The Rise of Transnational Authoritarianism

Recent research demonstrates how the relationship between migration and authoritarianism is becoming more complex. Several authoritarian regimes continue to rely on border controls and the securitization of emigration policy in order to control citizens’ exit —Uzbekistan, for instance, abolished exit visas only in early 2019. Other autocracies prioritize the silencing of citizens’ voice abroad, via the repression of emigrant and diaspora groups. In fact, some regimes—such as Ethiopia—appear to target both exit and voice. Beyond individual countries’ actions, interstate cooperation as well as the involvement of regional, international, and non-state organizations demonstrate the versatility of authoritarianism today. Migrants and diasporas are faced with a web of transnational authoritarian practices that may render a complete “exit” almost impossible.

The illiberal paradox is able to shed light on authoritarian practices by demonstrating when and how transnational authoritarianism occurs.

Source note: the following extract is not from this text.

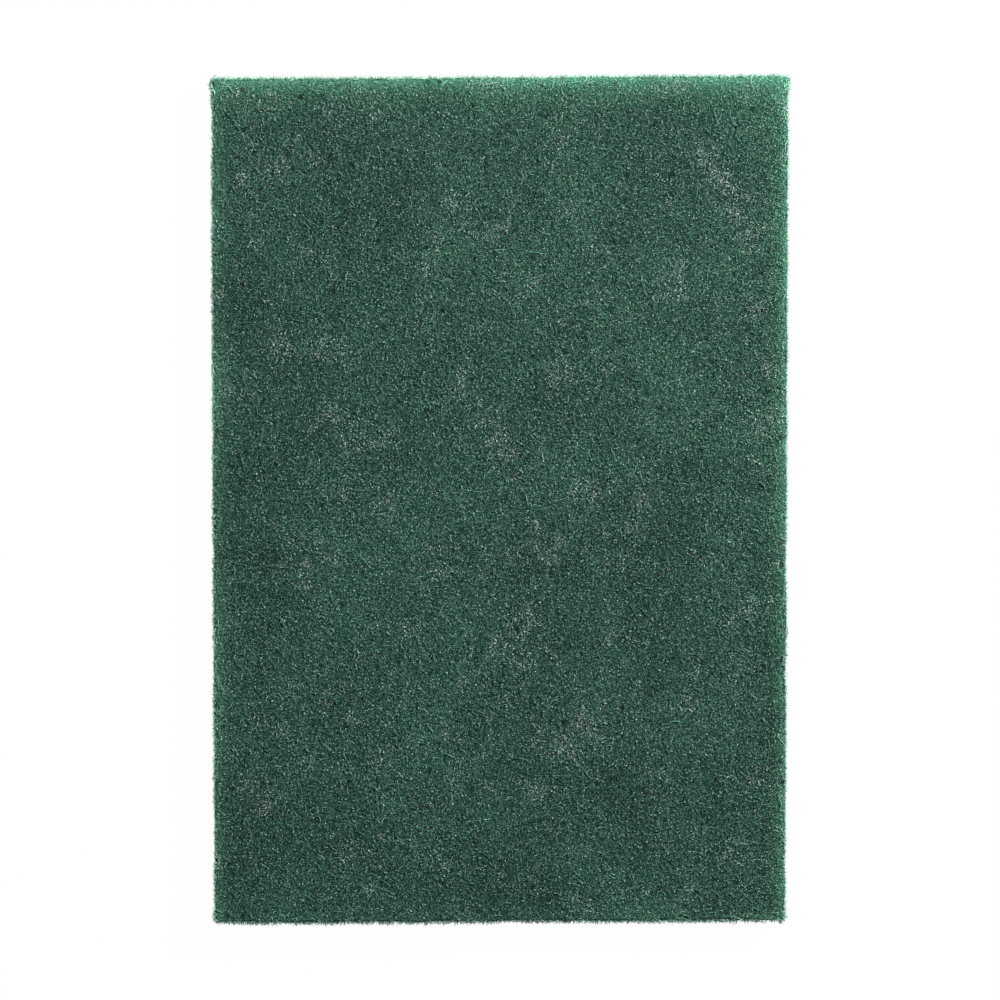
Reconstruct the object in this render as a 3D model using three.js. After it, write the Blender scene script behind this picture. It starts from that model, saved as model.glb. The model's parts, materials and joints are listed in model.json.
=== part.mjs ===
// A nylon scouring pad: one rectangle die-cut from a lofty web of crimped nylon fibres that are
// bonded with resin and fine abrasive. It is a single piece with nothing inside or fixed to it.
//
// Units are millimetres. The pad lies flat with +Z up, X across its width and Y along its length.
// The origin is the middle of the plane that it rests on.

import * as THREE from 'three';
import { ImprovedNoise } from 'three/addons/math/ImprovedNoise.js';
import { mergeVertices } from 'three/addons/utils/BufferGeometryUtils.js';

// The cut rectangle, measured over the proudest fibres.
const WIDTH = 150;
const LENGTH = 221;
const THICKNESS = 8;

// The cutter presses the web down along its rim, so corners and rims are softly round. The round
// takes up this share of the thinnest side at most.
const RIM_RADIUS = 1.8;
const LARGEST_RIM_SHARE = 0.45;

// The two ends are cut parallel, but a little out of square with the sides. Over the pad's width
// they run this far along it.
const END_SLANT = 0.85;

// Hollows between the proud fibres of the two faces, and how far apart they lie.
const HOLLOW_DEPTH = 1.1;
const HOLLOW_SPACING = 15;

// The cutter levels the two faces along their rims. The hollows reach their full depth only this far
// in from there, so the pad rests on the whole of its rim.
const LEVELLED_BAND = 8;

// Nicks between the tufts of the cut sides, and how far apart they lie.
const NICK_DEPTH = 0.8;
const NICK_SPACING = 7;

// The spacing of the surface points that carry this relief.
const NET_SPACING = 5;

// Where the noise is below this value, the web stays level with its proud fibres.
const LEVEL_BELOW = 0.05;

const WEB_GREEN = 0x37584b;

const noise = new ImprovedNoise();
const rim = Math.min(RIM_RADIUS, LARGEST_RIM_SHARE * Math.min(WIDTH, LENGTH, THICKNESS));

// A depth from 0 to 1 that is 0 over the proud fibres and grows into the hollows between them.
function hollowAt(point, spacing) {
  const { x, y, z } = point.clone().divideScalar(spacing);
  const broad = noise.noise(x, y, z);
  const fine = noise.noise(2 * x, 2 * y, 2 * z) / 2;
  return THREE.MathUtils.clamp(broad + fine - LEVEL_BELOW, 0, 1);
}

// Places along one edge of the rectangle: close together in the round of each rim, where the middle
// place is half way round the arc from the flat, and evenly spaced between the rims.
function placesAlong(size) {
  const halfWay = rim * (1 - Math.tan(Math.PI / 8));
  const flat = size - 2 * rim;
  const steps = Math.max(1, Math.round(flat / NET_SPACING));
  const between = Array.from({ length: steps + 1 }, (_, i) => rim + (flat * i) / steps);
  return [0, halfWay, ...between, size - halfWay, size].map((place) => place - size / 2);
}

// How much of its full depth a hollow has at this point of a face: none along the rim.
function depthShare(point, half) {
  const fromRim = Math.min(half.x - Math.abs(point.x), half.y - Math.abs(point.y)) - rim;
  return THREE.MathUtils.clamp(fromRim / LEVELLED_BAND, 0, 1);
}

// Carries a point of the sharp box onto the round-rimmed one. Returns it with its outward normal.
function roundRim(point, half) {
  const core = half.clone().subScalar(rim);
  const anchor = point.clone().clamp(core.clone().negate(), core);
  const normal = point.clone().sub(anchor).normalize();
  return { point: anchor.addScaledVector(normal, rim), normal };
}

function webGeometry() {
  const half = new THREE.Vector3(WIDTH, LENGTH, THICKNESS).divideScalar(2);
  const places = [WIDTH, LENGTH, THICKNESS].map(placesAlong);
  const [across, along, up] = places.map((list) => list.length - 1);
  const geometry = new THREE.BoxGeometry(2, 2, 2, across, along, up);
  const position = geometry.getAttribute('position');
  const start = new THREE.Vector3();

  for (let i = 0; i < position.count; i += 1) {
    start.fromBufferAttribute(position, i);
    start.fromArray(start.toArray().map((unit, axis) => {
      const list = places[axis];
      return list[Math.round(((unit + 1) / 2) * (list.length - 1))];
    }));
    const { point, normal } = roundRim(start, half);

    // The faces sink into hollows, and the sides are nicked. Both only go inwards, so the proud
    // fibres keep to the cut rectangle.
    const faceShare = normal.z ** 2;
    const hollow = HOLLOW_DEPTH * depthShare(point, half) * hollowAt(point, HOLLOW_SPACING);
    const nick = NICK_DEPTH * hollowAt(point, NICK_SPACING);
    const depth = faceShare * hollow + (1 - faceShare) * nick;
    point.addScaledVector(normal, -depth);
    point.y = point.y * (1 - END_SLANT / LENGTH) + (END_SLANT * point.x) / WIDTH;
    position.setXYZ(i, point.x, point.y, point.z + half.z);
  }

  geometry.deleteAttribute('normal');
  geometry.deleteAttribute('uv');
  const merged = mergeVertices(geometry);
  merged.computeVertexNormals();
  return merged;
}

const web = new THREE.Mesh(
  webGeometry(),
  new THREE.MeshStandardMaterial({ color: WEB_GREEN, roughness: 0.75, metalness: 0 }),
);
web.name = 'scouring_pad';

const pad = new THREE.Group();
pad.add(web);

export default pad;
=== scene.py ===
import json
import math

import bpy
import numpy as np
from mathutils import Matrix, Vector
from mathutils.bvhtree import BVHTree

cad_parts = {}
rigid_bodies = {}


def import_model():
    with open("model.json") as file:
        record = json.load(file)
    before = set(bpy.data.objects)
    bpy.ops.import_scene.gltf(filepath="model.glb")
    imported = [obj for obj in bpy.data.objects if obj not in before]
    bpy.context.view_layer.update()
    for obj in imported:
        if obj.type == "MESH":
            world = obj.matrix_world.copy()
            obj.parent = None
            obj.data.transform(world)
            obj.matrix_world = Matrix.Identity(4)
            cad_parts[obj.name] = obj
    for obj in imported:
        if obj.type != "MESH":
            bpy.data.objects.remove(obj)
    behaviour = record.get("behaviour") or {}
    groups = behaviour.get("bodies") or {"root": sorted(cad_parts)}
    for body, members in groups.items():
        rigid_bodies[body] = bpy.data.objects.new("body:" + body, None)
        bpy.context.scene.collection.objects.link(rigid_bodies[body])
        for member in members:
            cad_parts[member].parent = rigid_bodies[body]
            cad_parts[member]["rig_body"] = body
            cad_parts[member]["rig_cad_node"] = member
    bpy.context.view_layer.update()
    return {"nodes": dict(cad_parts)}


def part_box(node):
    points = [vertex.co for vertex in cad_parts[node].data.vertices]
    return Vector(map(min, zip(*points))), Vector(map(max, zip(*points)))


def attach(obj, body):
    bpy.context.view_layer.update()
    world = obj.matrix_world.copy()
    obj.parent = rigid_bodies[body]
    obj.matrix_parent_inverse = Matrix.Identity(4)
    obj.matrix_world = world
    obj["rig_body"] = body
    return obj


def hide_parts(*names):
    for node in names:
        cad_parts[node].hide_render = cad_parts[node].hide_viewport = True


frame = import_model()
pad_low, pad_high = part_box("scouring_pad")


# The tone of the web, with its painted light and shade
# Nylon is dyed green in the melt, and the resin that bonds the pad is sprayed on both faces with its
# fine grit. It dulls the faces unevenly and hardly reaches the cut sides. Its palest grains are painted
# near-white in loose patches: partly pale grit, partly painted glints. Near the cut sides the web is
# painted lighter, as painted light soaking into the open web. Here and there the web is open in a small
# pit, painted dark as painted shade.

# The two ends run this far along the pad over its width, as in the solid.
END_SLANT = 0.00085

# How deep the painted light of the rims reaches in from the rear end and from the other sides, and
# how strongly it shows there.
REAR_SOAK = 0.003
FLANK_SOAK = 0.0015
FLANK_SHARE = 0.85
FRONT_SHARE = 0.3

# The size of a grain and of a pit, how far apart the pits lie, and what share of its tone a pit keeps
# under its painted shade.
GRAIN = 0.00026
PIT_RADIUS = 0.0009
PIT_SPACING = 0.004
PIT_SHADE = 0.35

# How many times the mottling and the glinting patches come and go in a metre.
MOTTLE_SCALE = 34
PATCH_SCALE = 90


def calculated(group, operation, first, second=None, third=None):
    """A Math node on these sockets or numbers. Returns its output."""
    node = group.nodes.new("ShaderNodeMath")
    node.operation = operation
    for socket, value in zip(node.inputs, (first, second, third)):
        if isinstance(value, bpy.types.NodeSocket):
            group.links.new(value, socket)
        elif value is not None:
            socket.default_value = value
    return node.outputs[0]


def noise_of(group, place, scale, detail, roughness=0.5):
    """A noise texture on these coordinates. Returns its value."""
    node = group.nodes.new("ShaderNodeTexNoise")
    node.inputs["Scale"].default_value = scale
    node.inputs["Detail"].default_value = detail
    node.inputs["Roughness"].default_value = roughness
    group.links.new(place, node.inputs["Vector"])
    return node.outputs["Fac"]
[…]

But questions remain, particularly regarding the role that liberal democratic countries of destination may have in containing these phenomena and combating the use of legitimate authorities — such as law enforcement red notices — for authoritarian control purposes. Bringing the literature on securitization into further conversation with work on migration and diasporas would allow a deeper understanding of these largely unexamined authoritarian practices.